* _What you need to do_: Repeat exactly, please, the lines that begin at the start of the listing and end at the line holding "from mathutils import Matrix, Vector".

=======

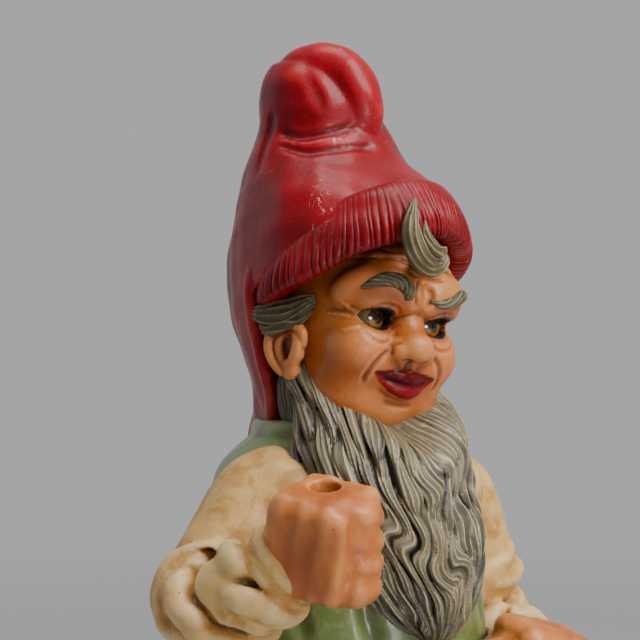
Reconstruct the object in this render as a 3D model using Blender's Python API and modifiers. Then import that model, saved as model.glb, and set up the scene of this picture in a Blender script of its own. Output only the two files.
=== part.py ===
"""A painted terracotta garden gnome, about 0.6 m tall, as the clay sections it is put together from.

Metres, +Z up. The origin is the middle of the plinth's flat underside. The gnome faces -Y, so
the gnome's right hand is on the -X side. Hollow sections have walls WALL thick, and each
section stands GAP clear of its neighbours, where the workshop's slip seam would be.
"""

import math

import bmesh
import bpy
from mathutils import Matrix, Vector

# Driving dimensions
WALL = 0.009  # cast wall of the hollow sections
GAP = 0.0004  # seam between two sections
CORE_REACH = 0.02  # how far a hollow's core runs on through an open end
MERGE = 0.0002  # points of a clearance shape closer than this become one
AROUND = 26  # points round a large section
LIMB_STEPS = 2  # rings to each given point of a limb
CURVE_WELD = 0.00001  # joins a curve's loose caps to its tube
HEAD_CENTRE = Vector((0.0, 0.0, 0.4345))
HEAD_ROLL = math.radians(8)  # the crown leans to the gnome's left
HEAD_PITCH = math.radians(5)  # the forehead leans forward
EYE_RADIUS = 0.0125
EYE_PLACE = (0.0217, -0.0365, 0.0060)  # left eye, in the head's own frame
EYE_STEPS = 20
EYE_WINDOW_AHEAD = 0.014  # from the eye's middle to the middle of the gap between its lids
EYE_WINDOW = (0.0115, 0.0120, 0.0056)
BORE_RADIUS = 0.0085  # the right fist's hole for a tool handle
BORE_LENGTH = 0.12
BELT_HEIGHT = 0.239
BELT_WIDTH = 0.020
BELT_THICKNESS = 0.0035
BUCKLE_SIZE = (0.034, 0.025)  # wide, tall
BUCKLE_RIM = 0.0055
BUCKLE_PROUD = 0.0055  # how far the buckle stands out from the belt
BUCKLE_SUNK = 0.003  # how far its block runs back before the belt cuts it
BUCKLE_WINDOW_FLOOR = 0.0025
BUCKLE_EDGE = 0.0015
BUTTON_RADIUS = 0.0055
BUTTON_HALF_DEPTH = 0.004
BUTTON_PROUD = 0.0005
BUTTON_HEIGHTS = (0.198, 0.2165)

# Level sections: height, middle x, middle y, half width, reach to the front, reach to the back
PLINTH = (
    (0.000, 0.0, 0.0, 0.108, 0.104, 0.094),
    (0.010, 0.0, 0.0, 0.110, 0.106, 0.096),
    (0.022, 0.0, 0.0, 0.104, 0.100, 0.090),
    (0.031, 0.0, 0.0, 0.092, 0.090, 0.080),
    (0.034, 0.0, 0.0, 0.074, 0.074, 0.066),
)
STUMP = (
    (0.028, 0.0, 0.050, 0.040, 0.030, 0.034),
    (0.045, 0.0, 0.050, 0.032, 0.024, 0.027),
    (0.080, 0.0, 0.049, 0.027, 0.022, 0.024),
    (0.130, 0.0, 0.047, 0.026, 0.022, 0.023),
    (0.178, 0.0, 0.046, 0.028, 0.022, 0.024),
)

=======

* _The answer_:
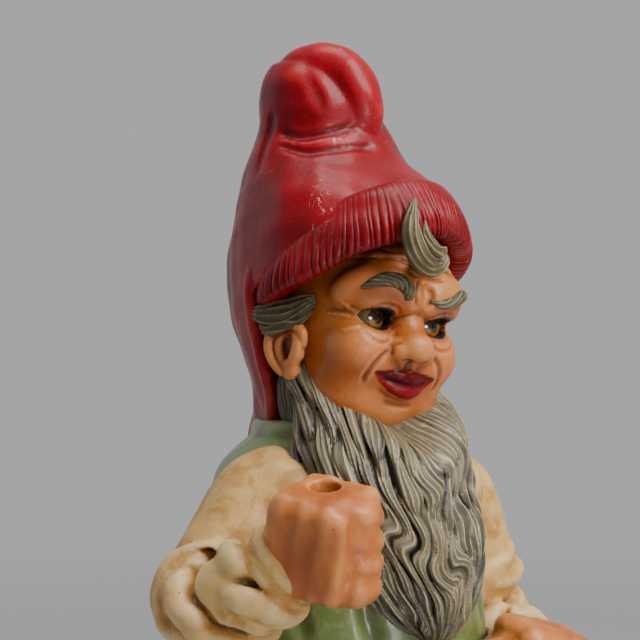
Reconstruct the object in this render as a 3D model using Blender's Python API and modifiers. Then import that model, saved as model.glb, and set up the scene of this picture in a Blender script of its own. Output only the two files.
=== part.py ===
"""A painted terracotta garden gnome, about 0.6 m tall, as the clay sections it is put together from.

Metres, +Z up. The origin is the middle of the plinth's flat underside. The gnome faces -Y, so
the gnome's right hand is on the -X side. Hollow sections have walls WALL thick, and each
section stands GAP clear of its neighbours, where the workshop's slip seam would be.
"""

import math

import bmesh
import bpy
from mathutils import Matrix, Vector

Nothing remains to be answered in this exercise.